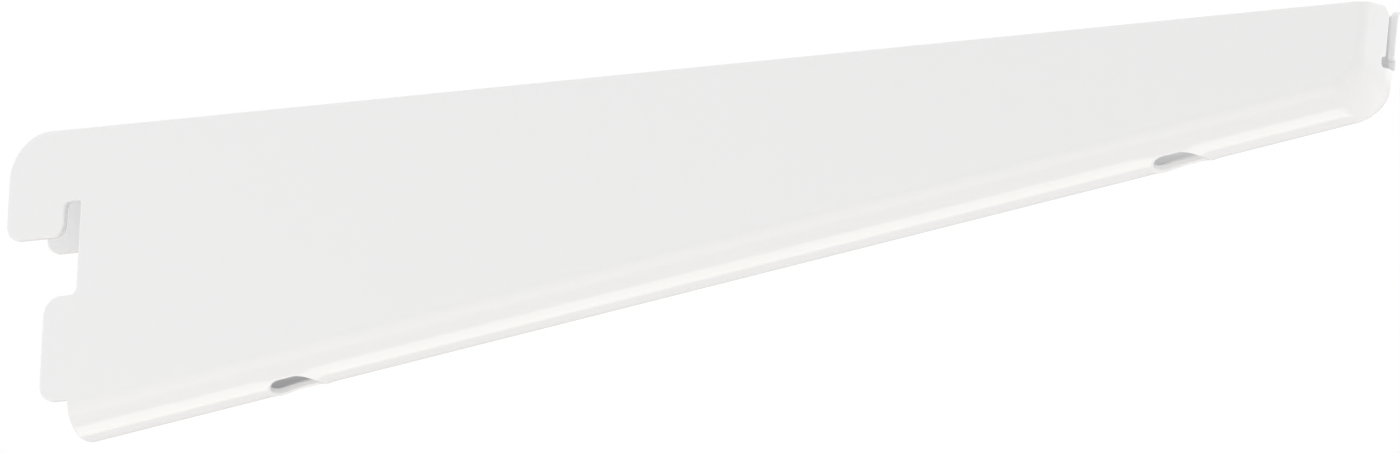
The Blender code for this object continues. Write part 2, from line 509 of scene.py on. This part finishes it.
@dataclass(frozen=True)
class RearFittings:
    """Outline of the rear end: a hook, its throat, a lug and the heel below it."""

    hook_reach: float = 0.0140
    hook_shoulder_radius: float = 0.0075
    hook_tip_radius: float = 0.0025
    hook_tip_inner_radius: float = 0.0020
    hook_overlap: float = 0.0055
    seat_depth: float = 0.01135
    throat_width: float = 0.00295
    throat_radius: float = 0.0012
    throat_rear_radius: float = 0.0005
    lug_bottom: float = 0.04255
    lug_height: float = 0.01645
    lug_reach: float = 0.0061
    lug_upper_radius: float = 0.0031
    lug_lower_radius: float = 0.0027
    lug_root_radius: float = 0.0013
    lug_heel_radius: float = 0.0005
    heel_setback: float = 0.00063
    arc_step: float = radians(6)
    heel_steps: int = 30
    heel_gap: float = 0.0002
    lead: float = 0.004
    spacing: float = 0.0006

    def line(self, blank: Blank) -> list[Vector]:
        """Draw the cut line on the blank.

        Args:
            blank: The blank that is cut.

        Returns:
            Points from the middle of the heel to the start of the top edge.
        """
        hook_tip = self.seat_depth + self.hook_overlap
        lug_top = self.lug_bottom - self.lug_height
        outline = rounded_line([
            (-self.heel_setback, -self.lug_bottom - self.lead, 0),
            (-self.heel_setback, -self.lug_bottom, self.lug_heel_radius),
            (-self.lug_reach, -self.lug_bottom, self.lug_lower_radius),
            (-self.lug_reach, -lug_top, self.lug_upper_radius),
            (0, -lug_top, self.lug_root_radius),
            (0, -self.seat_depth, self.throat_rear_radius),
            (-self.throat_width, -self.seat_depth, self.throat_radius),
            (-self.throat_width, -hook_tip, self.hook_tip_inner_radius),
            (-self.hook_reach, -hook_tip, self.hook_tip_radius),
            (-self.hook_reach, 0, self.hook_shoulder_radius),
            (self.lead, 0, 0),
        ], self.arc_step)[1:-1]
        lowest = outline[0].y
        heel = []
        for index in range(self.heel_steps):
            share = 1 - index / self.heel_steps
            inwards = blank.section.point(0, 0, share)[0]
            point = self._heel_point(blank.edge, inwards)
            if point.y > lowest - self.heel_gap:
                break
            heel.append(blank.place(blank.edge.locate(point)[0], share))
        return heel + [blank.side_place(point) for point in divided(outline, self.spacing)]

    def _heel_point(self, edge: LowerEdge, inwards: float) -> Vector:
        """Find a point of the heel's upright cut.

        Args:
            edge: The lower edge.
            inwards: The point's distance inwards from that edge.

        Returns:
            X and Z of the point.
        """
        start, normal = edge.at(0)
        run = (-self.heel_setback - start.x - normal.x * inwards) / edge.along.x
        return start + edge.along * run + normal * inwards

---

**PROBLEM REQUIREMENTS:** Without leaving anything out, quote all the data.

**RESPONSE BELOW:**
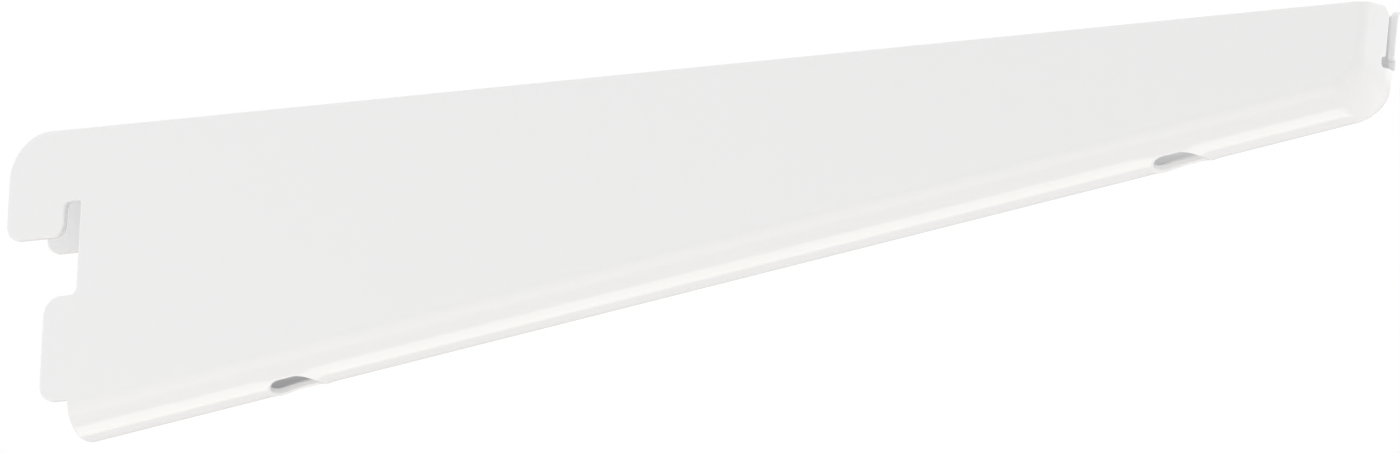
The Blender code for this object continues. Write part 2, from line 509 of scene.py on. This part finishes it.
@dataclass(frozen=True)
class RearFittings:
    """Outline of the rear end: a hook, its throat, a lug and the heel below it."""

    hook_reach: float = 0.0140
    hook_shoulder_radius: float = 0.0075
    hook_tip_radius: float = 0.0025
    hook_tip_inner_radius: float = 0.0020
    hook_overlap: float = 0.0055
    seat_depth: float = 0.01135
    throat_width: float = 0.00295
    throat_radius: float = 0.0012
    throat_rear_radius: float = 0.0005
    lug_bottom: float = 0.04255
    lug_height: float = 0.01645
    lug_reach: float = 0.0061
    lug_upper_radius: float = 0.0031
    lug_lower_radius: float = 0.0027
    lug_root_radius: float = 0.0013
    lug_heel_radius: float = 0.0005
    heel_setback: float = 0.00063
    arc_step: float = radians(6)
    heel_steps: int = 30
    heel_gap: float = 0.0002
    lead: float = 0.004
    spacing: float = 0.0006

    def line(self, blank: Blank) -> list[Vector]:
        """Draw the cut line on the blank.

        Args:
            blank: The blank that is cut.

        Returns:
            Points from the middle of the heel to the start of the top edge.
        """
        hook_tip = self.seat_depth + self.hook_overlap
        lug_top = self.lug_bottom - self.lug_height
        outline = rounded_line([
            (-self.heel_setback, -self.lug_bottom - self.lead, 0),
            (-self.heel_setback, -self.lug_bottom, self.lug_heel_radius),
            (-self.lug_reach, -self.lug_bottom, self.lug_lower_radius),
            (-self.lug_reach, -lug_top, self.lug_upper_radius),
            (0, -lug_top, self.lug_root_radius),
            (0, -self.seat_depth, self.throat_rear_radius),
            (-self.throat_width, -self.seat_depth, self.throat_radius),
            (-self.throat_width, -hook_tip, self.hook_tip_inner_radius),
            (-self.hook_reach, -hook_tip, self.hook_tip_radius),
            (-self.hook_reach, 0, self.hook_shoulder_radius),
            (self.lead, 0, 0),
        ], self.arc_step)[1:-1]
        lowest = outline[0].y
        heel = []
        for index in range(self.heel_steps):
            share = 1 - index / self.heel_steps
            inwards = blank.section.point(0, 0, share)[0]
            point = self._heel_point(blank.edge, inwards)
            if point.y > lowest - self.heel_gap:
                break
            heel.append(blank.place(blank.edge.locate(point)[0], share))
        return heel + [blank.side_place(point) for point in divided(outline, self.spacing)]

    def _heel_point(self, edge: LowerEdge, inwards: float) -> Vector:
        """Find a point of the heel's upright cut.

        Args:
            edge: The lower edge.
            inwards: The point's distance inwards from that edge.

        Returns:
            X and Z of the point.
        """
        start, normal = edge.at(0)
        run = (-self.heel_setback - start.x - normal.x * inwards) / edge.along.x
        return start + edge.along * run + normal * inwards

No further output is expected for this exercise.